The 20th-century existentialists are by no means the first individuals to wrestle with the ongoing tug-of-war between freedom and necessity; this tension is as old as the dawn of human consciousness. The question of how we can make free choices while being restricted by a host of internal and external constraints is addressed in a variety of ways in our Hebrew Bible; in particular, the rebellious tone of many of our Psalms as well as Job and Ecclesiastes (Kohelet) seems to reflect a proto-existentialist treatment of this complex issue.

Our rabbis of old were well aware of this conundrum. Some 1,900 years ago, Rabbi Akiba gives voice to the paradox: “Everything is foreseen, and free will is given” (Avot 3.19). Rabbi Akiba leaves it to us to live with and act within the parameters of this contradiction.
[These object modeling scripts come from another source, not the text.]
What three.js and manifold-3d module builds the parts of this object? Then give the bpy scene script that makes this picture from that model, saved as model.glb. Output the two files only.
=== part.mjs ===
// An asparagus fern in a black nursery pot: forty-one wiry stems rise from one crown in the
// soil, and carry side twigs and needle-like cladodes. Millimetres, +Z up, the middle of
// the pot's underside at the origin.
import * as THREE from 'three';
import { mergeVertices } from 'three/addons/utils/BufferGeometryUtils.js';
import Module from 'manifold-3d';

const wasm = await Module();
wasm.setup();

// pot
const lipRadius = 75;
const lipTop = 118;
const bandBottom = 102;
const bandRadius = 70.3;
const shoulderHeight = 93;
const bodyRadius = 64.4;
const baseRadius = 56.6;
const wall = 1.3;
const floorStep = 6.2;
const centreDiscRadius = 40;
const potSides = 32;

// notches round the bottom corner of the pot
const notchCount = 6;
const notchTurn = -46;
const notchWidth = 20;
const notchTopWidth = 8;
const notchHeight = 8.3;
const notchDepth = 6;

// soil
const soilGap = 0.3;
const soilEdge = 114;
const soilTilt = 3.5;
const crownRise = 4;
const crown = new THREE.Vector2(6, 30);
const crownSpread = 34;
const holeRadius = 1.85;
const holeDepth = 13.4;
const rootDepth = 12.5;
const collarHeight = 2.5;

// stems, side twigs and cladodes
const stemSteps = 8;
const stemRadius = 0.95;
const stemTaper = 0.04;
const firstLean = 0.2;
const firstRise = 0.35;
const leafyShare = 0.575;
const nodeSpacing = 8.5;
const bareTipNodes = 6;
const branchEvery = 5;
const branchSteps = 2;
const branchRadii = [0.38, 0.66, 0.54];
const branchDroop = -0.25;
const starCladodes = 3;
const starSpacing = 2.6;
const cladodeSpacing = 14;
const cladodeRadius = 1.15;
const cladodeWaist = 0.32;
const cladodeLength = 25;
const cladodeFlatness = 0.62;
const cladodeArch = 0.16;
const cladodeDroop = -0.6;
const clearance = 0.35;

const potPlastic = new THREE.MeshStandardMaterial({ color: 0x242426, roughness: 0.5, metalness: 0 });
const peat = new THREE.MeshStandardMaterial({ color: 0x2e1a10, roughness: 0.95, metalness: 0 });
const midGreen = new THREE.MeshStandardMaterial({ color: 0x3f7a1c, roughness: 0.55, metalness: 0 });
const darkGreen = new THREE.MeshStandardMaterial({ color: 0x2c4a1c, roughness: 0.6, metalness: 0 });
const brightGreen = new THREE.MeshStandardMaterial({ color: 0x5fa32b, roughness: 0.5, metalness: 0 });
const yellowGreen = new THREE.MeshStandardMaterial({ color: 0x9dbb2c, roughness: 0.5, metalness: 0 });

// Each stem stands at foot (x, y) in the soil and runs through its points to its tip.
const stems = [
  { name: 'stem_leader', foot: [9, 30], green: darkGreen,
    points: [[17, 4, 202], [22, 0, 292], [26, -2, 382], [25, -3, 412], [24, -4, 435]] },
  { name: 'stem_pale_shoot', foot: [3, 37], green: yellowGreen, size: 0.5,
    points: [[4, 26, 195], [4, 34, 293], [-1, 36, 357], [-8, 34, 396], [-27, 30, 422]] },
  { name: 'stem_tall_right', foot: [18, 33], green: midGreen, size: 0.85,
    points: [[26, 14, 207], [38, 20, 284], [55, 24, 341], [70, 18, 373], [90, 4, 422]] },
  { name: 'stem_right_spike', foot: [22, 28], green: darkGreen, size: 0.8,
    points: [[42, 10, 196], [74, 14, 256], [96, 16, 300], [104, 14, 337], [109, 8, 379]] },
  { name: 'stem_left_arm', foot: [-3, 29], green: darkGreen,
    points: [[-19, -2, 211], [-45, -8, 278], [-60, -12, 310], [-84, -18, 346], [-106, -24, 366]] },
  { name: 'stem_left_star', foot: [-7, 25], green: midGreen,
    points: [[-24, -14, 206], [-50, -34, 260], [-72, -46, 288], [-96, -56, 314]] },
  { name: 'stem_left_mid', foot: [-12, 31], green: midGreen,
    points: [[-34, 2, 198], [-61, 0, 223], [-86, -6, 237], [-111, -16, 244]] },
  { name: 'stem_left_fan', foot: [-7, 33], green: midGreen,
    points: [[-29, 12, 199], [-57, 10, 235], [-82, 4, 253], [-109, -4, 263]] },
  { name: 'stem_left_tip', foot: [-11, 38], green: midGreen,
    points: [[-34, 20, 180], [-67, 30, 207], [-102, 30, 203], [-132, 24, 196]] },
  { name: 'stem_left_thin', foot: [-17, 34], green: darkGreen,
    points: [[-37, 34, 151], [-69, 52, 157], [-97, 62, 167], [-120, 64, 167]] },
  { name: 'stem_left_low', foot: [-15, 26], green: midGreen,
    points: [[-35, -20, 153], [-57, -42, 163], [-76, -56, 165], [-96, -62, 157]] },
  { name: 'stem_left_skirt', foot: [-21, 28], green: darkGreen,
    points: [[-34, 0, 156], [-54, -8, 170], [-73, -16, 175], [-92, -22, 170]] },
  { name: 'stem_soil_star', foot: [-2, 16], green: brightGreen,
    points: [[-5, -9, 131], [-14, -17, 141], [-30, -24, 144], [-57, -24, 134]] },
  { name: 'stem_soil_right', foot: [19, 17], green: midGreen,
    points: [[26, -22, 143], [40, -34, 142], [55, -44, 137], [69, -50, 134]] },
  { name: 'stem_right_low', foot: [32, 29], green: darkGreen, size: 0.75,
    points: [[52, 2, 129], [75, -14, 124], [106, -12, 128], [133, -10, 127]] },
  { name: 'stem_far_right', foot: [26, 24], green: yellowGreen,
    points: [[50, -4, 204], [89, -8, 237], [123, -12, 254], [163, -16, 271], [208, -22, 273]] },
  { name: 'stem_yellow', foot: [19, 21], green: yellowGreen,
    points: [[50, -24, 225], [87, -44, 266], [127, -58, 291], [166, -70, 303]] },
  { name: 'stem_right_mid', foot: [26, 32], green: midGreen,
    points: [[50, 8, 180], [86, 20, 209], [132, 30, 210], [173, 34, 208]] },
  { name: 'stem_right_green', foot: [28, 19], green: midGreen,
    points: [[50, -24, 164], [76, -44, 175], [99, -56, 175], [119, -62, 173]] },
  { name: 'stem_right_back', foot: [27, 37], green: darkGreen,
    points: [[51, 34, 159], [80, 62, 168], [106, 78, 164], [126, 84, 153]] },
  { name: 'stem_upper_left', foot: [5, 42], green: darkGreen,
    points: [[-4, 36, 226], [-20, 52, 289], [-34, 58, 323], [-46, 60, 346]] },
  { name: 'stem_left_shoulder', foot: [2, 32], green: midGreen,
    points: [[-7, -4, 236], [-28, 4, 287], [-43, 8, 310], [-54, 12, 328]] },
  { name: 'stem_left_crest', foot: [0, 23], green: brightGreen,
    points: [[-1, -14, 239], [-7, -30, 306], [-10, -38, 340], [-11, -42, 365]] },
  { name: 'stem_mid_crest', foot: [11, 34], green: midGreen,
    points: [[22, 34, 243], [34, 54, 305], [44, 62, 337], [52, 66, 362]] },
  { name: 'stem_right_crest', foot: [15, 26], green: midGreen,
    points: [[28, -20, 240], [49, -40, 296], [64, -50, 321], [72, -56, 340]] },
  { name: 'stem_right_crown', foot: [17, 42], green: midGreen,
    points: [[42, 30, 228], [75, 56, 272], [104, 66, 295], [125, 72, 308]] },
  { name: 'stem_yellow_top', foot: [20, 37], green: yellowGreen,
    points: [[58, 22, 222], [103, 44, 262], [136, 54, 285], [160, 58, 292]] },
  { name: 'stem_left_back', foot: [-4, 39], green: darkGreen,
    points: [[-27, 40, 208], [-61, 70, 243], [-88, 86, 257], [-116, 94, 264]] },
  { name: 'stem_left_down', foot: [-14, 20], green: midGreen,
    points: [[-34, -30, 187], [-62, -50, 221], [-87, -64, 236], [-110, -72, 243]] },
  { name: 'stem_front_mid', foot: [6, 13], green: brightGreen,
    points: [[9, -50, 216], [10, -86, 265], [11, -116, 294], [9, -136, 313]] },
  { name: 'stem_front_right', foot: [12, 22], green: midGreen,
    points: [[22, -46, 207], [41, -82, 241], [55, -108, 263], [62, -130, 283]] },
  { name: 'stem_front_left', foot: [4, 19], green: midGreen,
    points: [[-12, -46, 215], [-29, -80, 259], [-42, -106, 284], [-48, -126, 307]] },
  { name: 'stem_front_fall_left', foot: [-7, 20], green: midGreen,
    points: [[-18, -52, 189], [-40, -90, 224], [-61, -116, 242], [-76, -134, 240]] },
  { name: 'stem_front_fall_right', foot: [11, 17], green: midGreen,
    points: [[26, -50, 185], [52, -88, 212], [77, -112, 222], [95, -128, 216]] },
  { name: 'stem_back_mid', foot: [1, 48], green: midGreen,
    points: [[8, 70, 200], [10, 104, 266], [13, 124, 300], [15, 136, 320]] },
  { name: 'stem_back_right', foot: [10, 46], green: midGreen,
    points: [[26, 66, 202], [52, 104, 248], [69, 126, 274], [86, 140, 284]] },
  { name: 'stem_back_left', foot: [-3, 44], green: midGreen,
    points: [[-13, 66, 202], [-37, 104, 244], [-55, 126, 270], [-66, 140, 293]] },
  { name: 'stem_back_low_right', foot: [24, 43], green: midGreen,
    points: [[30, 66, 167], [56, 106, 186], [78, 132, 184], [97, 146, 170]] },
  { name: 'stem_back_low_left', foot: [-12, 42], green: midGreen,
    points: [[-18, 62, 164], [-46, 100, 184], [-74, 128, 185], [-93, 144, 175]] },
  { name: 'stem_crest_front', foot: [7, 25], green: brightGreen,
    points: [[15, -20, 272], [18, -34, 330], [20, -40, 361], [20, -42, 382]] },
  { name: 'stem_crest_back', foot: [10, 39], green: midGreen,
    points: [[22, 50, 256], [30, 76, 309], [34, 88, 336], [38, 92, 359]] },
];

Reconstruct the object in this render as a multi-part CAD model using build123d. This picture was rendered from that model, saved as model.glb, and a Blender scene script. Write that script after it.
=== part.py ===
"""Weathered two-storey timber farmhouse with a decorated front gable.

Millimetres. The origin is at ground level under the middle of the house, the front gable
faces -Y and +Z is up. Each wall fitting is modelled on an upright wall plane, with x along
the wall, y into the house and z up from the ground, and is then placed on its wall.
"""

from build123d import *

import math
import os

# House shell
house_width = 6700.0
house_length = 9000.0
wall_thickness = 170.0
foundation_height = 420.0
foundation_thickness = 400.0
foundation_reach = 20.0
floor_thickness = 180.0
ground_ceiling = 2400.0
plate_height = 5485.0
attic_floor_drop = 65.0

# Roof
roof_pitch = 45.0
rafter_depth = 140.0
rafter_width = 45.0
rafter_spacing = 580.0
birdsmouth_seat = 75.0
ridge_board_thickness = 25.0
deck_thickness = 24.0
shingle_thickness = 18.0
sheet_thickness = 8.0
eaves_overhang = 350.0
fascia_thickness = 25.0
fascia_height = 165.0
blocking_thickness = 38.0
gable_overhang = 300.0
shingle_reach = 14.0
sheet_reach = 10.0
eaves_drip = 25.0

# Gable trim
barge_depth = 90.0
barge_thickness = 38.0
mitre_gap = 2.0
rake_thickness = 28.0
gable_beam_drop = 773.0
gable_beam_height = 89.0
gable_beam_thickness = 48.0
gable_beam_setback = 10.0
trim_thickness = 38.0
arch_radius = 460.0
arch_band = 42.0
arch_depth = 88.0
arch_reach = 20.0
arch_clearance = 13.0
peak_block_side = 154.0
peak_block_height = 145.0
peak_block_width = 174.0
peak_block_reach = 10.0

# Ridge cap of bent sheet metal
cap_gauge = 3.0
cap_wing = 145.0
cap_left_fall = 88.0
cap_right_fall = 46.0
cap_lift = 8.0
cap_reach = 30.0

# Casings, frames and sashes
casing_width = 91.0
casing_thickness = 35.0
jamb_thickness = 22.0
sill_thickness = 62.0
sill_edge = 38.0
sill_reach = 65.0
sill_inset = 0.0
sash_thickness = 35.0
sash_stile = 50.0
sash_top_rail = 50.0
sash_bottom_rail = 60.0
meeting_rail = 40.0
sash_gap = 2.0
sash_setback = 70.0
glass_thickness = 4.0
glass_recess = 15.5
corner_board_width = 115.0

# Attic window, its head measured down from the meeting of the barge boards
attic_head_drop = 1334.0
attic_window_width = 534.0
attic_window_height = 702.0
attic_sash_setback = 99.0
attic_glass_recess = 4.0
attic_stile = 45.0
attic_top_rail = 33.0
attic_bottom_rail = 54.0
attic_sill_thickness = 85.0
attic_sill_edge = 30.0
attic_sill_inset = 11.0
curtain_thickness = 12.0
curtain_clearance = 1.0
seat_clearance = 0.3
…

Moving to the 20th century, the existentialists Martin Buber and Franz Rosenzweig – both Jewish, in contrast to Sartre’s and de Beauvoir’s atheism – approached the paradox of freedom and necessity from within their relationship with God.

Our ability to make choices is central to what it means to be a person. The 20th-century existentialists, despite their diversity, are one in their insistence that our task is to attempt to choose wisely and choose well. In subtle ways, their writings echo the words of Deuteronomy that are read on the morning of Yom Kippur in Reform synagogues throughout the world: “... life and death have I set before you on this day, the blessing and the curse; therefore choose life that you may live, you and your offspring” (Deut. 30:19).